WRITTEN PROBLEM: Write out the listing exactly as it is given.

***** PROVIDED DATA

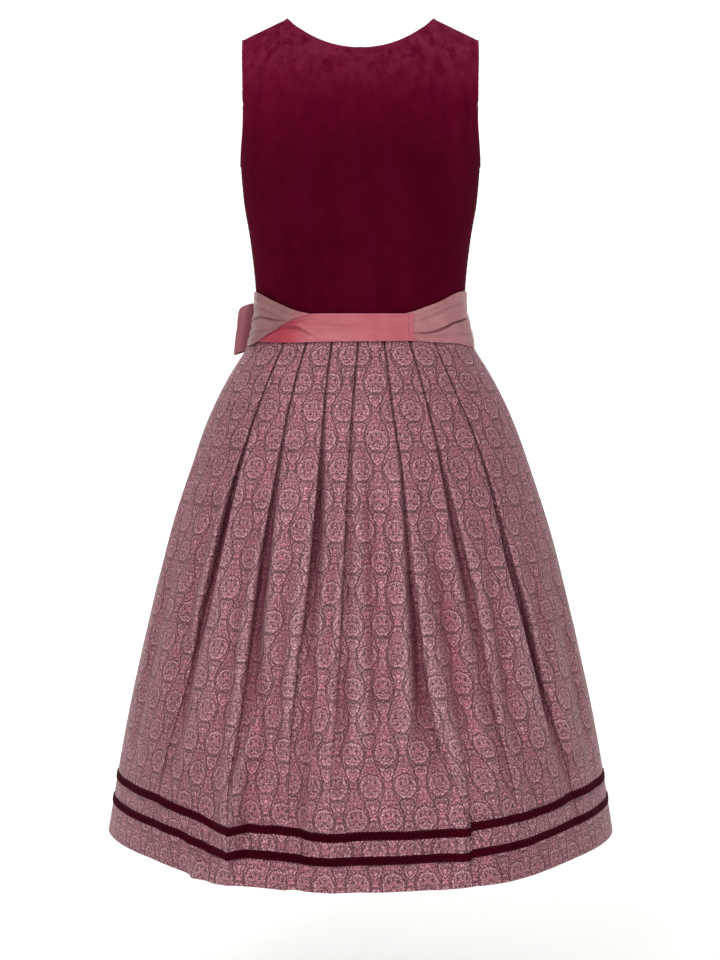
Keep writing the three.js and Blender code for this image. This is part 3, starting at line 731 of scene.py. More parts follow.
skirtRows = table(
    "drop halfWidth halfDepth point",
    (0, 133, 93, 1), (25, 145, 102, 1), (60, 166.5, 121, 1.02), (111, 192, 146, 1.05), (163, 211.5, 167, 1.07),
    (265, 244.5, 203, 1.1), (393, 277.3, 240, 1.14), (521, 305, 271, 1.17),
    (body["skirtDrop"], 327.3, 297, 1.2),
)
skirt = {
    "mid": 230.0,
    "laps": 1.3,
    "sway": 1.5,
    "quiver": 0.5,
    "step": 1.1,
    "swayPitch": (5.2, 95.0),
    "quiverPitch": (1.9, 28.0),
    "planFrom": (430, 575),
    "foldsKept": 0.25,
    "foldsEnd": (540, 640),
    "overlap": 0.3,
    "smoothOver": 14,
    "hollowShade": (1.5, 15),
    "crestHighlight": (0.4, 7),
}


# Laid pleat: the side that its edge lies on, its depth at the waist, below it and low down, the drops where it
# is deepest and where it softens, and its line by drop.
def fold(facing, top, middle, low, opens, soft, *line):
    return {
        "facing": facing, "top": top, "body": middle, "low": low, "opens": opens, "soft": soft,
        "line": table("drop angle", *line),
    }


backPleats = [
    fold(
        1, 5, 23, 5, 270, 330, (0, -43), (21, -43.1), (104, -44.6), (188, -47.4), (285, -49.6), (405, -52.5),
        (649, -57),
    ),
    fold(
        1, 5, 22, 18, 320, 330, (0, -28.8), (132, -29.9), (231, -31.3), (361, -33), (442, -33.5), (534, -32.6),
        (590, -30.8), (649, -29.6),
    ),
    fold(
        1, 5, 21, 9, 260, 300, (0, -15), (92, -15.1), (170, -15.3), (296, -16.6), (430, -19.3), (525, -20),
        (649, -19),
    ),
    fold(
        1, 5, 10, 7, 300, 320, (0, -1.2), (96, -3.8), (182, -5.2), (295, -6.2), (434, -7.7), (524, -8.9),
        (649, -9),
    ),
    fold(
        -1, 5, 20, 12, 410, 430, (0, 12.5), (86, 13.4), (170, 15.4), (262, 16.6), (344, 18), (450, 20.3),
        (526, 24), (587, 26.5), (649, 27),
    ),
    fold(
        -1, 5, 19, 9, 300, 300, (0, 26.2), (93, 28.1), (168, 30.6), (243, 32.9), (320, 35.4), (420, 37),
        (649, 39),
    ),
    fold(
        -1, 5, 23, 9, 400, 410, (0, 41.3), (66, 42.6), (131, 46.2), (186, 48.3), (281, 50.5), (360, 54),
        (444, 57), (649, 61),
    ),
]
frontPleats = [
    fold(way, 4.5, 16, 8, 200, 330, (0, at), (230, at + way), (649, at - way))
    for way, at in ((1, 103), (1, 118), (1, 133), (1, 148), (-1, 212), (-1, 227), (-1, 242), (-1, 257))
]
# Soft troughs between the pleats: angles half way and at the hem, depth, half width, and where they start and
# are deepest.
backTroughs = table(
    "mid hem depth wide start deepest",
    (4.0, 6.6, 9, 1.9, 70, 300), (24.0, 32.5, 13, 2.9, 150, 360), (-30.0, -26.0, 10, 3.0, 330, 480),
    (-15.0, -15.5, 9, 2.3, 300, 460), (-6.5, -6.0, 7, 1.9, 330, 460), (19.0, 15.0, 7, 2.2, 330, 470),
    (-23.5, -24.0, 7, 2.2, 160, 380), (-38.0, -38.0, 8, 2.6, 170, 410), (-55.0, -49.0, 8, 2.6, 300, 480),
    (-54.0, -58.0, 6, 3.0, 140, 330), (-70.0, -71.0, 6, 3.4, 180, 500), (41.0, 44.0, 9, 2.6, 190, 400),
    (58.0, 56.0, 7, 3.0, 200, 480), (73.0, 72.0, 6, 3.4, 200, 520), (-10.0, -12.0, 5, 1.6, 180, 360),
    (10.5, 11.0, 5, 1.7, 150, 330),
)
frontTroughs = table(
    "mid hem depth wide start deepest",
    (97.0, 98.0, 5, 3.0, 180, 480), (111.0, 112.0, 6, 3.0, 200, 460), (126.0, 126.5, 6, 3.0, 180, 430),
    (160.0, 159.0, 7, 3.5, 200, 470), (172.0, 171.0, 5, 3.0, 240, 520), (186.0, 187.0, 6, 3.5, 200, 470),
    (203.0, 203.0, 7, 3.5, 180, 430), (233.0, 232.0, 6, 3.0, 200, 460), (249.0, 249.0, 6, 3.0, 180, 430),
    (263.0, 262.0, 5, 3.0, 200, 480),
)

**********

THE SOLUTION:
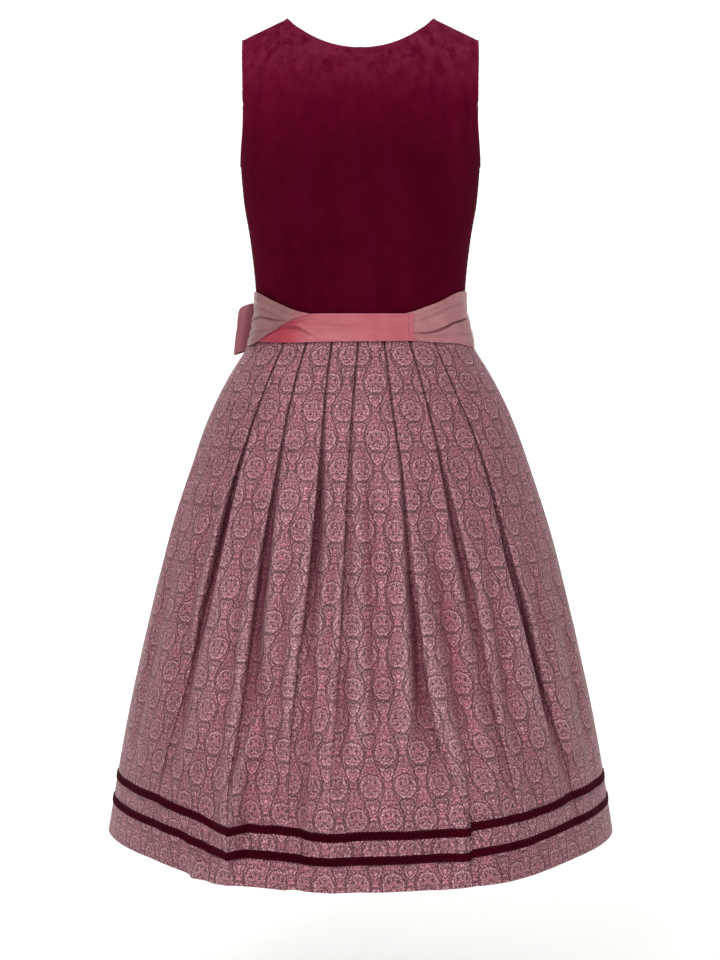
Keep writing the three.js and Blender code for this image. This is part 3, starting at line 731 of scene.py. More parts follow.
skirtRows = table(
    "drop halfWidth halfDepth point",
    (0, 133, 93, 1), (25, 145, 102, 1), (60, 166.5, 121, 1.02), (111, 192, 146, 1.05), (163, 211.5, 167, 1.07),
    (265, 244.5, 203, 1.1), (393, 277.3, 240, 1.14), (521, 305, 271, 1.17),
    (body["skirtDrop"], 327.3, 297, 1.2),
)
skirt = {
    "mid": 230.0,
    "laps": 1.3,
    "sway": 1.5,
    "quiver": 0.5,
    "step": 1.1,
    "swayPitch": (5.2, 95.0),
    "quiverPitch": (1.9, 28.0),
    "planFrom": (430, 575),
    "foldsKept": 0.25,
    "foldsEnd": (540, 640),
    "overlap": 0.3,
    "smoothOver": 14,
    "hollowShade": (1.5, 15),
    "crestHighlight": (0.4, 7),
}


# Laid pleat: the side that its edge lies on, its depth at the waist, below it and low down, the drops where it
# is deepest and where it softens, and its line by drop.
def fold(facing, top, middle, low, opens, soft, *line):
    return {
        "facing": facing, "top": top, "body": middle, "low": low, "opens": opens, "soft": soft,
        "line": table("drop angle", *line),
    }


backPleats = [
    fold(
        1, 5, 23, 5, 270, 330, (0, -43), (21, -43.1), (104, -44.6), (188, -47.4), (285, -49.6), (405, -52.5),
        (649, -57),
    ),
    fold(
        1, 5, 22, 18, 320, 330, (0, -28.8), (132, -29.9), (231, -31.3), (361, -33), (442, -33.5), (534, -32.6),
        (590, -30.8), (649, -29.6),
    ),
    fold(
        1, 5, 21, 9, 260, 300, (0, -15), (92, -15.1), (170, -15.3), (296, -16.6), (430, -19.3), (525, -20),
        (649, -19),
    ),
    fold(
        1, 5, 10, 7, 300, 320, (0, -1.2), (96, -3.8), (182, -5.2), (295, -6.2), (434, -7.7), (524, -8.9),
        (649, -9),
    ),
    fold(
        -1, 5, 20, 12, 410, 430, (0, 12.5), (86, 13.4), (170, 15.4), (262, 16.6), (344, 18), (450, 20.3),
        (526, 24), (587, 26.5), (649, 27),
    ),
    fold(
        -1, 5, 19, 9, 300, 300, (0, 26.2), (93, 28.1), (168, 30.6), (243, 32.9), (320, 35.4), (420, 37),
        (649, 39),
    ),
    fold(
        -1, 5, 23, 9, 400, 410, (0, 41.3), (66, 42.6), (131, 46.2), (186, 48.3), (281, 50.5), (360, 54),
        (444, 57), (649, 61),
    ),
]
frontPleats = [
    fold(way, 4.5, 16, 8, 200, 330, (0, at), (230, at + way), (649, at - way))
    for way, at in ((1, 103), (1, 118), (1, 133), (1, 148), (-1, 212), (-1, 227), (-1, 242), (-1, 257))
]
# Soft troughs between the pleats: angles half way and at the hem, depth, half width, and where they start and
# are deepest.
backTroughs = table(
    "mid hem depth wide start deepest",
    (4.0, 6.6, 9, 1.9, 70, 300), (24.0, 32.5, 13, 2.9, 150, 360), (-30.0, -26.0, 10, 3.0, 330, 480),
    (-15.0, -15.5, 9, 2.3, 300, 460), (-6.5, -6.0, 7, 1.9, 330, 460), (19.0, 15.0, 7, 2.2, 330, 470),
    (-23.5, -24.0, 7, 2.2, 160, 380), (-38.0, -38.0, 8, 2.6, 170, 410), (-55.0, -49.0, 8, 2.6, 300, 480),
    (-54.0, -58.0, 6, 3.0, 140, 330), (-70.0, -71.0, 6, 3.4, 180, 500), (41.0, 44.0, 9, 2.6, 190, 400),
    (58.0, 56.0, 7, 3.0, 200, 480), (73.0, 72.0, 6, 3.4, 200, 520), (-10.0, -12.0, 5, 1.6, 180, 360),
    (10.5, 11.0, 5, 1.7, 150, 330),
)
frontTroughs = table(
    "mid hem depth wide start deepest",
    (97.0, 98.0, 5, 3.0, 180, 480), (111.0, 112.0, 6, 3.0, 200, 460), (126.0, 126.5, 6, 3.0, 180, 430),
    (160.0, 159.0, 7, 3.5, 200, 470), (172.0, 171.0, 5, 3.0, 240, 520), (186.0, 187.0, 6, 3.5, 200, 470),
    (203.0, 203.0, 7, 3.5, 180, 430), (233.0, 232.0, 6, 3.0, 200, 460), (249.0, 249.0, 6, 3.0, 180, 430),
    (263.0, 262.0, 5, 3.0, 200, 480),
)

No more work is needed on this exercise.